Hadar, 29, an associate director at the Shalva Center for Persons with Disabilities is mother to Yehuda, 4.5; Ayala, 3; and Itamar, born Sept. 9. The first thing Hadar tells me is that maternity “leave” is not in fact a “vacation,” though Hebrew uses the same word for both: “You have to care for a baby who screams and who needs to nurse and be changed; it’s not working at work but it’s not a vacation, either, especially for the first three months.”
Hadar feels that the state should underwrite the entire six months, rather than just the first three, because “a kid at 4-months-old is helpless; it can’t even crawl and its place is with its mom. What mother is going to put a 4-month-old in daycare [ahem, ahem], and so you’re forcing mothers to take those second three-months upon themselves.”
After giving birth to Yehuda, Hadar would often schlep into Jerusalem from her home 40 minutes away. There at Cinema City, along with about 70 other mothers and their babies, she would partake in various activities as well as occasional screenings of what was currently being shown at the movie house.
Hadar describes a more difficult experience after giving birth to Ayala: “With Ayala, I had to nurse as well as deal with Yehuda, and there were also quarantine periods because this was during the coronavirus.”
Avia, 34, senior staff person at a RegTech company, is mother to Noam, almost 5, and Lavi, 2. Like Hadar, Avia commented upon the term maternity “vacation”—“I think it’s ironic that they call it that,” she says. “It’s more of a time for the repair of body and soul.” Avia says that it’s not a coincidence that both she and Hadar questioned the use of the word “vacation,” whereas Ruthie did not. “With a first child it is indeed more of a vacation, but after I gave birth to Lavi, when Noam was around I had a second shift, and this certainly made it less ‘vacationy.’”

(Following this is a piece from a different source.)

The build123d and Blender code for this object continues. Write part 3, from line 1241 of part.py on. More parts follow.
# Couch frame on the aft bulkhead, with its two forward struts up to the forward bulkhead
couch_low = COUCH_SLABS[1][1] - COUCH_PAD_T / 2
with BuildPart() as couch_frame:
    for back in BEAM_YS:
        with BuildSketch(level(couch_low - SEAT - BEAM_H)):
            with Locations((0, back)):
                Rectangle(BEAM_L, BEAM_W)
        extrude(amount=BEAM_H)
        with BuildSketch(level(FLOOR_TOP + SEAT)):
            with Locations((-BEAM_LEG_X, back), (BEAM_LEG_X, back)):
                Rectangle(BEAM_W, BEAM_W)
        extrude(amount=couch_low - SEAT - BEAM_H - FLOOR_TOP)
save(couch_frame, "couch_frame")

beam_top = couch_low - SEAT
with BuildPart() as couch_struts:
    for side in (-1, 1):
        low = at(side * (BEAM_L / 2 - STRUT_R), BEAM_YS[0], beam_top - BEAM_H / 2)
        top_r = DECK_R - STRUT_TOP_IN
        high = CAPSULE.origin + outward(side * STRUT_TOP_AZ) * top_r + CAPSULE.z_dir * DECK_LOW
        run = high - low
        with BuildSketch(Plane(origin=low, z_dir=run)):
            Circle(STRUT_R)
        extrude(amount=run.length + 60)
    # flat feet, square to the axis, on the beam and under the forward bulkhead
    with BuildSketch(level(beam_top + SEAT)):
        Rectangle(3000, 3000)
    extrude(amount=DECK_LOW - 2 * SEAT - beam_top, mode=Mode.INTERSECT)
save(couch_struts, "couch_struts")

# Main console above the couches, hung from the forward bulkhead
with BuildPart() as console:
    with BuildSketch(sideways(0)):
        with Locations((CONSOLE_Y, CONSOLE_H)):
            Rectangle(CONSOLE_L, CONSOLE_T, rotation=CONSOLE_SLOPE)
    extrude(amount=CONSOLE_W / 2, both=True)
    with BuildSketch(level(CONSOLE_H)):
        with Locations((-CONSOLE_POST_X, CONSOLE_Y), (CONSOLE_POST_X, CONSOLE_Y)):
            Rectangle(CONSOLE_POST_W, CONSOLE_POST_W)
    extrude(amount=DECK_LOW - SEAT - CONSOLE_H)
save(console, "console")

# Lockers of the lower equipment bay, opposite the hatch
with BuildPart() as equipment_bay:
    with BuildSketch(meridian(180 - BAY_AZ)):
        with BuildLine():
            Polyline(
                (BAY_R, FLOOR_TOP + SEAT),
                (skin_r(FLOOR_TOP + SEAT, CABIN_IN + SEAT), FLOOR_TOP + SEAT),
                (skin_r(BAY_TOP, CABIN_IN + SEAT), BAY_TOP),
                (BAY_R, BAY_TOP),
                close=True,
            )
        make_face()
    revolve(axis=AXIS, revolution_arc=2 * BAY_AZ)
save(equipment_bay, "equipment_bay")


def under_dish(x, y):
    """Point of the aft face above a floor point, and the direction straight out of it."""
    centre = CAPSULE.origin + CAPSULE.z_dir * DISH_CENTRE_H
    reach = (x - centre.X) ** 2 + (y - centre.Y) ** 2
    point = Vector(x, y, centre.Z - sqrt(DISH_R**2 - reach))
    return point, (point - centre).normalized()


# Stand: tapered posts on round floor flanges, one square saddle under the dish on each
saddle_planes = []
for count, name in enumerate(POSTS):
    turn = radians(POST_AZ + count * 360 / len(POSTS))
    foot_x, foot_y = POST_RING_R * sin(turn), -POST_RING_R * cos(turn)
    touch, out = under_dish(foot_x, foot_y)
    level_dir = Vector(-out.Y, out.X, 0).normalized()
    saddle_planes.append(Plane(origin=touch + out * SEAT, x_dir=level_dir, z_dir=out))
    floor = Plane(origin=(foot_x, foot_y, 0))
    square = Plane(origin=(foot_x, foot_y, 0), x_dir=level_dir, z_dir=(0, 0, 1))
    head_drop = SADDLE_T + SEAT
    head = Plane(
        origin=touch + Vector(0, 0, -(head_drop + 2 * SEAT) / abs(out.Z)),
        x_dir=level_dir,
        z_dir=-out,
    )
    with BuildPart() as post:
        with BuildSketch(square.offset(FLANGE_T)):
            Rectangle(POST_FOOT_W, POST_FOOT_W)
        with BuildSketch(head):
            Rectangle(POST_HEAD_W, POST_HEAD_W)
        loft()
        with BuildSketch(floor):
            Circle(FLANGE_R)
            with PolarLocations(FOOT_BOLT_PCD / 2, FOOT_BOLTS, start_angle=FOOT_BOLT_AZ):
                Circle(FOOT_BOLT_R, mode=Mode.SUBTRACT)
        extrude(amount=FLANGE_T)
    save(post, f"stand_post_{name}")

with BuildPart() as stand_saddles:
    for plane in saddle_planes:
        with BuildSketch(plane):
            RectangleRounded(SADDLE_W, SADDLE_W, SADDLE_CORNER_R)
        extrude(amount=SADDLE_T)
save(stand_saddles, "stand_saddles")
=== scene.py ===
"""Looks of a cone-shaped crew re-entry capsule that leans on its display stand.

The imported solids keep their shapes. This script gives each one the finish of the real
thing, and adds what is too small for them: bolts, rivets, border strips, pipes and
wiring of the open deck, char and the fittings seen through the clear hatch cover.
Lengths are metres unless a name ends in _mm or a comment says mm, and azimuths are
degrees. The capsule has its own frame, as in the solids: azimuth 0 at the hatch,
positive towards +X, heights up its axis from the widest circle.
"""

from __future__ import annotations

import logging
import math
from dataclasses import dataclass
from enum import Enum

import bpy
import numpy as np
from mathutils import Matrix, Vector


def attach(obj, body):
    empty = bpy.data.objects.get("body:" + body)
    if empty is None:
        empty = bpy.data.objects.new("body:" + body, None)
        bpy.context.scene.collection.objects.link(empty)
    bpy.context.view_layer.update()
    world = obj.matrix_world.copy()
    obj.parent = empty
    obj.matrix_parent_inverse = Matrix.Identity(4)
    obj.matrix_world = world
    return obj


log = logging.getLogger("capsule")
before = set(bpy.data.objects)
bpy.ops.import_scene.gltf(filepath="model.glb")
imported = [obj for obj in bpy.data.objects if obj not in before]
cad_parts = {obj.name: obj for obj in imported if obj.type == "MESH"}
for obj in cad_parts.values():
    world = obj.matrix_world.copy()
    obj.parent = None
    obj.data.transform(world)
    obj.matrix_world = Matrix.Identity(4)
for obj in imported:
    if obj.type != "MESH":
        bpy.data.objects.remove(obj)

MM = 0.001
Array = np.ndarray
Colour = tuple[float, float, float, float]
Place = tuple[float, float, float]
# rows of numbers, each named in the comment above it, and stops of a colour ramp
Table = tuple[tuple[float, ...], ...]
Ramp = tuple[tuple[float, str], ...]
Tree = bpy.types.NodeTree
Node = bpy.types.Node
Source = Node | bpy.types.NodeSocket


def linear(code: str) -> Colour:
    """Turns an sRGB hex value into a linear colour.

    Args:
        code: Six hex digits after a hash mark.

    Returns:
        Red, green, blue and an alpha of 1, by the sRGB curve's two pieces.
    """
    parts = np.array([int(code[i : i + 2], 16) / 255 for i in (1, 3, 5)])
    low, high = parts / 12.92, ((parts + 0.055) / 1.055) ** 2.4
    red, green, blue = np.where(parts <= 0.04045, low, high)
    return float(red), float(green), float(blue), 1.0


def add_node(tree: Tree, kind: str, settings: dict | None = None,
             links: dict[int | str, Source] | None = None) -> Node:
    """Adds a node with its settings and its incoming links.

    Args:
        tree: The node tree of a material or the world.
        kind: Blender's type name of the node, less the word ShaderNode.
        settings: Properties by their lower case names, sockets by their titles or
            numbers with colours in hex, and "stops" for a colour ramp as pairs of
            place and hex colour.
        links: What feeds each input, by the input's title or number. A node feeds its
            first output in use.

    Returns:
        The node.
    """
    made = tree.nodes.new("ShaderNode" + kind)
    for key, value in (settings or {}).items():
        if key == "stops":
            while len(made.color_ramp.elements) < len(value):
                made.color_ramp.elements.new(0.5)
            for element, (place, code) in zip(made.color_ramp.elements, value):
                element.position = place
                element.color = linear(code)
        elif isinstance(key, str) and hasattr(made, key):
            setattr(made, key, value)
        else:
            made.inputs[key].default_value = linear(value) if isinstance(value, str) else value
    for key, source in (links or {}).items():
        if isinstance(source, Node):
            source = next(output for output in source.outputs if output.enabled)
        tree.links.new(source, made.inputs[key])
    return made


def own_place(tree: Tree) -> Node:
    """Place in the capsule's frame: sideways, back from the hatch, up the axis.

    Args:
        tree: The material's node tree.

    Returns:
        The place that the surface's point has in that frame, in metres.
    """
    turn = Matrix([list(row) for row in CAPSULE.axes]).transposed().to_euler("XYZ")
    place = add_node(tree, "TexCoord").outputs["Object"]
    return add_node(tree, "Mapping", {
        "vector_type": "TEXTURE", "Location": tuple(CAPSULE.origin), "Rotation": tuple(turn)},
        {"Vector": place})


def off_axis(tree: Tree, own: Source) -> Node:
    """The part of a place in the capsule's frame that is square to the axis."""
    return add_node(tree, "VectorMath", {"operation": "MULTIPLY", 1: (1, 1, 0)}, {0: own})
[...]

Avia took the full six months with both Noam and Lavi, explaining, “I was ready to go back earlier, but I felt that they were too young for daycare.” On the other hand, she says, “I could never think of going back six weeks or even two months after giving birth. That does not seem natural. Even at six months, when it came time to put Noam in childcare, it was difficult emotionally. It was hard; I was sad and worried. With Lavi, I already was counting down the days.”

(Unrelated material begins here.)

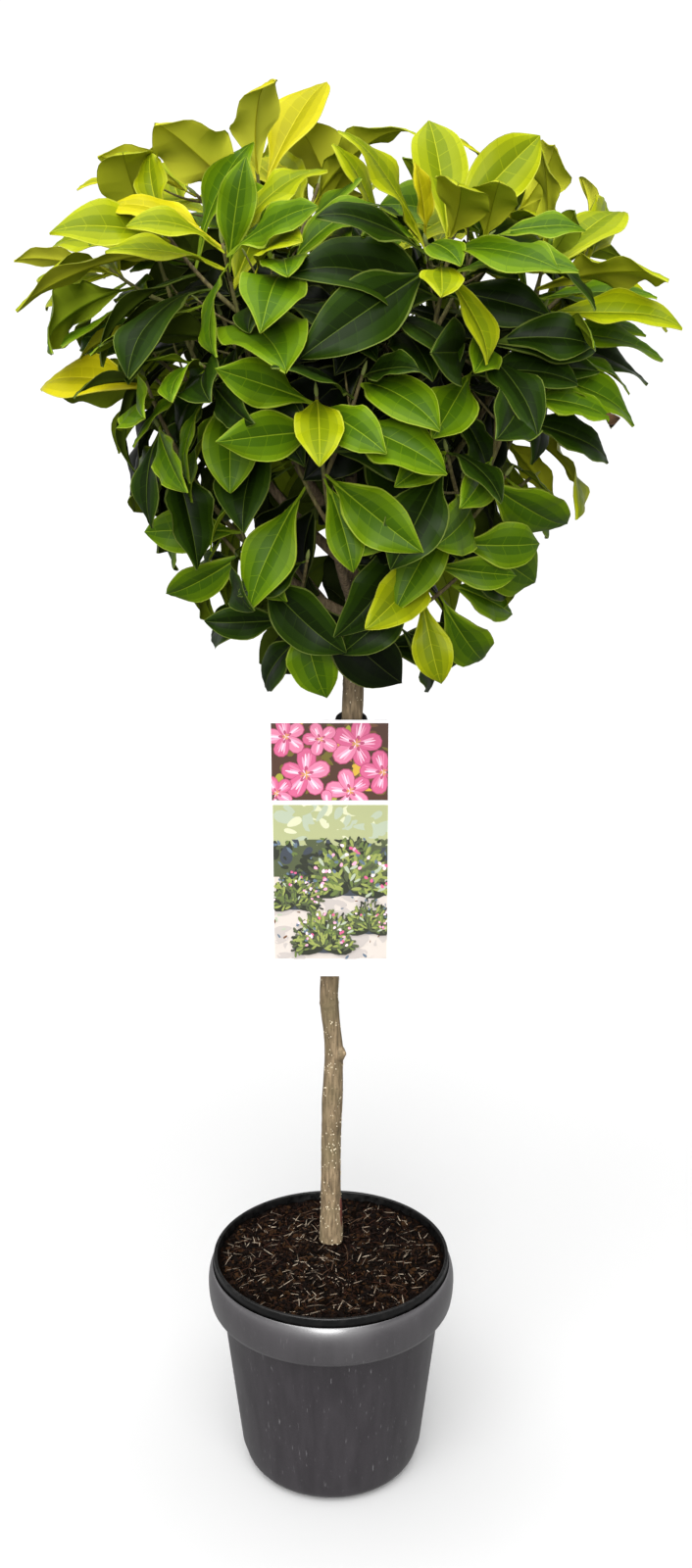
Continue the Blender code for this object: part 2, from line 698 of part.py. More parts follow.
def build_soil(collection):
    """Soil that fills the nursery pot, heaped a little towards the trunk."""
    floor = POT_FLOOR + LINER_WALL + 2 * GAP
    foot = LINER_FOOT_RADIUS - LINER_WALL - 2 * GAP
    shoulder = LINER_SHOULDER_RADIUS - LINER_WALL - 2 * GAP
    flare = (SOIL_EDGE_Z - LINER_SHOULDER_Z) / (LINER_HEIGHT - LINER_LIP_ROUND - LINER_SHOULDER_Z)
    edge = blend(shoulder, LINER_BORE_RADIUS - 2 * GAP, flare)
    rise = SOIL_CROWN_Z - SOIL_EDGE_Z
    heap = [
        (blend(SOIL_CROWN_RADIUS, edge, t), SOIL_EDGE_Z + rise * (1 + math.cos(math.pi * t)) / 2)
        for t in (0.0, 0.35, 0.7, 1.0)
    ]
    profile = [(0.0, SOIL_CROWN_Z), *heap, (shoulder, LINER_SHOULDER_Z), (foot, floor), (0.0, floor)]
    turned("soil", profile, collection, new_material("bark soil", (0.020, 0.013, 0.009), 0.95))


def build_trunk(collection, cutters):
    """Trunk from the flat cut on the soil to its tip in the crown, with a bud scar; returns its cutter."""
    wood = new_material("young bark", (0.155, 0.125, 0.080), 0.8)
    points = [Vector((x, y, z)) for z, x, y, _ in TRUNK]
    radii = [radius for _, _, _, radius in TRUNK]
    trunk = tube("trunk", points, radii, 4, collection, wood)
    centre, radius = trunk_at(KNOT_Z)
    scar = bmesh.new()
    bmesh.ops.create_icosphere(scar, subdivisions=1, radius=KNOT_RADIUS)
    place = Matrix.Translation(centre + Vector((*KNOT_SHIFT, 0.0)) * radius)
    stretch = Matrix.Diagonal((1.0, 1.0, KNOT_STRETCH, 1.0))
    bmesh.ops.transform(scar, matrix=place @ stretch, verts=scar.verts)
    mesh = bpy.data.meshes.new("bud scar")
    scar.to_mesh(mesh)
    scar.free()
    knot = add_object("bud scar", mesh, cutters)
    join = trunk.modifiers.new("Join", "BOOLEAN")
    join.operation = "UNION"
    join.object = knot
    apply_modifiers(trunk)
    bpy.data.objects.remove(knot)
    longer = [*points, points[-1] + (points[-1] - points[-2]).normalized() * GAP]
    wider = [radius + GAP for radius in (*radii, radii[-1])]
    sleeve = tube("trunk sleeve", longer, wider, 4, cutters)
    sleeve.display_type = "WIRE"
    return sleeve, wood


def build_bough(name, bough, sleeve, collection, material):
    obj = tube(name, bough.points, bough.radii(), 2, collection, material)
    cut(obj, sleeve)
    apply_modifiers(obj)


def build_leaf(leaf, collection):
    rings = leaf.rings()
    mesh = bpy.data.meshes.new("leaf")
    mesh.from_pydata([point for ring in rings for point in ring], [], ring_faces(rings))
    return add_object("leaf", mesh, collection)


def build_mass(name, mass, limbs, sleeve, collection, material):
    """One leaf mass: its stem with side shoots and leaves, joined by one union."""
    obj = tube(name, limbs[0].points, limbs[0].radii(), 1, collection, material)
    if not mass.bough_share:
        cut(obj, sleeve)
    growth = new_collection(f"{name} growth", helper=True)
    for limb in limbs:
        if limb is not limbs[0]:
            tube("shoot", limb.points, limb.radii(), 0, growth)
        for leaf in limb.leaves:
            build_leaf(leaf, growth)
    if mass.name == FRUIT_MASS:
        build_fruit(limbs[0], growth)
    join = obj.modifiers.new("Join", "BOOLEAN")
    join.operation = "UNION"
    join.operand_type = "COLLECTION"
    join.collection = growth
    apply_modifiers(obj)
    for helper in list(growth.objects):
        bpy.data.objects.remove(helper)
    bpy.data.collections.remove(growth)
    return obj


def build_fruit(stem, collection):
    """Spindle-shaped seed cone on the stem's tip, its lower end sunk in the wood."""
    cone = bmesh.new()
    bmesh.ops.create_uvsphere(cone, u_segments=6, v_segments=5, radius=1.0)
    size = Matrix.Diagonal((FRUIT_RADIUS, FRUIT_RADIUS, FRUIT_LENGTH / 2, 1.0))
    place = fruit_frame(stem) @ Matrix.Translation((0.0, 0.0, FRUIT_LENGTH * 0.46))
    bmesh.ops.transform(cone, matrix=place @ size, verts=cone.verts)
    mesh = bpy.data.meshes.new("seed cone")
    cone.to_mesh(mesh)
    cone.free()
    add_object("seed cone", mesh, collection)


def build_label(collection):
    """Hang label: an upright card with round corners."""
    half_width, half_height = LABEL_WIDTH / 2, LABEL_HEIGHT / 2
    corners = []
    for right, up, turn in ((1, 1, 0), (-1, 1, 90), (-1, -1, 180), (1, -1, 270)):
        centre = (right * (half_width - LABEL_CORNER), up * (half_height - LABEL_CORNER))
        corners += arc(centre, LABEL_CORNER, turn, turn + 90, 3)
    outline = bpy.data.curves.new("label outline", "CURVE")
    outline.dimensions = "2D"
    outline.fill_mode = "BOTH"
    outline.extrude = LABEL_THICKNESS / 2
    spline = outline.splines.new("POLY")
    spline.points.add(len(corners) - 1)
    for knot, (x, y) in zip(spline.points, corners):
        knot.co = (x, y, 0.0, 1.0)
    spline.use_cyclic_u = True
    guide = add_object("label outline", outline, collection)
    mesh = mesh_of(guide)
    bpy.data.objects.remove(guide)
    label = add_object("label", mesh, collection, new_material("printed card", (0.75, 0.70, 0.72), 0.35))
    label.rotation_euler.x = math.radians(90)
    label.location = (LABEL_SHIFT, label_y(), LABEL_TOP_Z - half_height)


def build_strap(collection, cutters):
    """Rubber ring round the trunk with a flat pad at the front that carries the label."""
    half = STRAP_HEIGHT / 2
    outer = STRAP_BORE + STRAP_THICKNESS
    section = [(STRAP_BORE, half), (outer, half), (outer, -half), (STRAP_BORE, -half), (STRAP_BORE, half)]
    rubber = new_material("black rubber", (0.015, 0.015, 0.016), 0.6)
    strap = turned("strap", section, collection, rubber, STRAP_STEPS)
    strap.location = strap_place()
    pad = bmesh.new()
    bmesh.ops.create_cube(pad, size=1.0)
    size = Matrix.Diagonal((STRAP_PAD_WIDTH, STRAP_THICKNESS, STRAP_PAD_HEIGHT, 1.0))
    bmesh.ops.transform(pad, matrix=size, verts=pad.verts)
    mesh = bpy.data.meshes.new("strap pad")
    pad.to_mesh(mesh)
    pad.free()
    block = add_object("strap pad", mesh, cutters)
    block.display_type = "WIRE"
    block.location = strap_place() - Vector((0.0, outer - STRAP_THICKNESS / 2, STRAP_PAD_DROP))
    join = strap.modifiers.new("Join", "BOOLEAN")
    join.operation = "UNION"
    join.object = block


def main():
    clear_scene()
    plant = new_collection("standard magnolia in pot")
    cutters = new_collection("cutters", helper=True)
    build_pot(plant)
    build_liner(plant)
    build_soil(plant)
    pots = list(plant.objects)
    sleeve, wood = build_trunk(plant, cutters)
    leaf_green = new_material("magnolia leaf", (0.070, 0.160, 0.020), 0.45)
    for mass, _, bough, limbs in grow_crown():
        if bough:
            build_bough(f"bough_{mass.name}", bough, sleeve, plant, wood)
        build_mass(f"foliage_{mass.name}", mass, limbs, sleeve, plant, leaf_green)
    build_label(plant)
    build_strap(plant, cutters)
    for obj in [*plant.objects, *cutters.objects]:
        if obj not in pots:
            obj.location.z -= RULE_DROP


if __name__ == "__main__":
    main()
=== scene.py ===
"""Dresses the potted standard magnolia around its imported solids.

Metres, +Z up and -Y to the front, in the frame of the solids. Each class is one sub-assembly with its
sizes. The crown grows by the rule and the draws of the solids, and then on to finer twigs within the
same reach.
"""

from __future__ import annotations

import logging
from collections.abc import Sequence
from dataclasses import dataclass, field
from enum import Enum, IntEnum
from math import cos, exp, hypot, log, pi, radians, sin, sqrt, tan, tau
from random import Random

import bpy
import numpy as np
from mathutils import Matrix, Vector, noise
from mathutils.bvhtree import BVHTree

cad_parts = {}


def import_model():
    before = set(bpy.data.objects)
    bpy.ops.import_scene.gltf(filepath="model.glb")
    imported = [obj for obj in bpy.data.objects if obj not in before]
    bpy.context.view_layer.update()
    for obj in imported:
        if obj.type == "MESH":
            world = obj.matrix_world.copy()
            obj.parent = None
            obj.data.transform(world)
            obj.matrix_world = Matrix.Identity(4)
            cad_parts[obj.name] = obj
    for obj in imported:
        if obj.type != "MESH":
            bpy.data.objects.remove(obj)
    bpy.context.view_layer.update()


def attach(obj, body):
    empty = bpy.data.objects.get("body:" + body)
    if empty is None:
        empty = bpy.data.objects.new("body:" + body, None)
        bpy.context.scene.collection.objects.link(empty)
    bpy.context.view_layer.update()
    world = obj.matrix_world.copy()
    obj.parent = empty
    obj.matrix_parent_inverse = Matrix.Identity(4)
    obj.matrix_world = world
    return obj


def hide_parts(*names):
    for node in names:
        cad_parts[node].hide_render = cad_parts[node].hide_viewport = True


Pair = tuple[float, float]
Triple = tuple[float, float, float]
Quad = tuple[float, float, float, float]
Rows = Sequence[Sequence[float]]
Socket = bpy.types.NodeSocket
Material = bpy.types.Material

LOG = logging.getLogger("standard_magnolia")
MM = 0.001
UP = Vector((0.0, 0.0, 1.0))
ASKEW = (0.31, 0.95, 0.12)  # a direction that no limb or stem runs along
GAP = 0.3 * MM
GOLDEN_ANGLE = radians(137.5)
RULE_DROP = 0.009  # heights of stem, label and crown count from this far under the floor
BODY = "root"
MIX_BELOW, MIX_ABOVE, MIX_RESULT = 6, 7, 2  # numbers of the colour sockets on a Mix node

# ------------------------ finishes


def linear(code: str) -> Quad:
    """Turns an sRGB hex colour into a linear one.

    Args:
        code: Colour such as "#4a494b".

    Returns:
        Red, green, blue and an alpha of one.
    """
    channels = [int(code[i : i + 2], 16) / 255 for i in (1, 3, 5)]
    red, green, blue = (c / 12.92 if c <= 0.04045 else ((c + 0.055) / 1.055) ** 2.4 for c in channels)
    return (red, green, blue, 1.0)


def mixed(first: str, second: str, share: float) -> str:
    """The sRGB hex colour at a share of the way from the first to the second."""
    pairs = [(int(first[i : i + 2], 16), int(second[i : i + 2], 16)) for i in (1, 3, 5)]
    return "#" + "".join(f"{round(a + (b - a) * share):02x}" for a, b in pairs)


def cells(size_mm: float) -> float:
    """Texture scale, in cells a metre, that makes one cell this many millimetres."""
    return 1000.0 / size_mm


def add_node(
    tree: bpy.types.NodeTree,
    kind: str,
    settings: dict[str | int, object] | None = None,
    links: dict[str | int, Socket] | None = None,
) -> bpy.types.Node:
    """Adds a node with its settings and links.

    Args:
        tree: Node tree that it goes into.
        kind: Type name of the node.
        settings: Values by attribute name, or by the name or number of an input. A colour ramp's places
            and colours, hex or linear, go under "stops".
        links: Output sockets by the name or number of the input they feed.

    Returns:
        The new node.
    """
    node = tree.nodes.new(kind)
    for key, value in (settings or {}).items():
        if key == "stops":
            ends = node.color_ramp.elements
            while len(ends) < len(value):
                ends.new(0.5)
            for end, (place, colour) in zip(ends, value):
                end.position = place
                end.color = linear(colour) if isinstance(colour, str) else colour
        elif isinstance(key, str) and hasattr(node, key):
            setattr(node, key, value)
        else:
            node.inputs[key].default_value = value
    for key, socket in (links or {}).items():
        tree.links.new(socket, node.inputs[key])
    return node


@dataclass(frozen=True)
class Finish:
    """A surface of one plain colour: what it is made of tells its gloss.

    Typical values are an IOR of 1.45 to 1.55 for plastics, wax and wood, and no metal anywhere on the plant.
    """

    name: str
    colour: str
    roughness: float = 0.5
    ior: float = 1.5
    coat: float = 0.0
    coat_roughness: float = 0.2
    specular: float = 0.5

    def make(self) -> Material:
        """Makes the material.

        Returns:
            The material, with the finish's plain values on its shader and the nodes of its kind.
        """
        material = bpy.data.materials.new(self.name)
        material.use_nodes = True
        shader = material.node_tree.nodes["Principled BSDF"]
        plain = {
            "Base Color": linear(self.colour),
            "Roughness": self.roughness,
            "IOR": self.ior,
            "Metallic": 0.0,
            "Coat Weight": self.coat,
            "Coat Roughness": self.coat_roughness,
            "Specular IOR Level": self.specular,
        }
        for name, value in plain.items():
            shader.inputs[name].default_value = value
        self.vary(Skin(material.node_tree, shader))
        return material

    def vary(self, skin: Skin) -> None:
        """Leaves the surface plain: a finish with a pattern adds it here."""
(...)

If part of Israel’s national maternity-leave policy is to encourage women to give birth, Avia’s words suggest that the policy has an effect.
“We work very hard and there are not a lot of opportunities to go on a long break from work, and I know that I won’t get another chance at this except if I have another kid. In Israeli high-tech it’s so accepted for women to go on leave for six months that there is a policy also for fathers to get a few weeks or even a few months off. This encourages couples, and it’s great.”
I think it’s great, too.
TEDDY WEINBERGER is a contributing writer to Jlife magazine. He made aliyah with his family in 1997 from Miami, where he was an assistant professor of religious studies. Teddy and his wife, Sarah Jane Ross, have five children.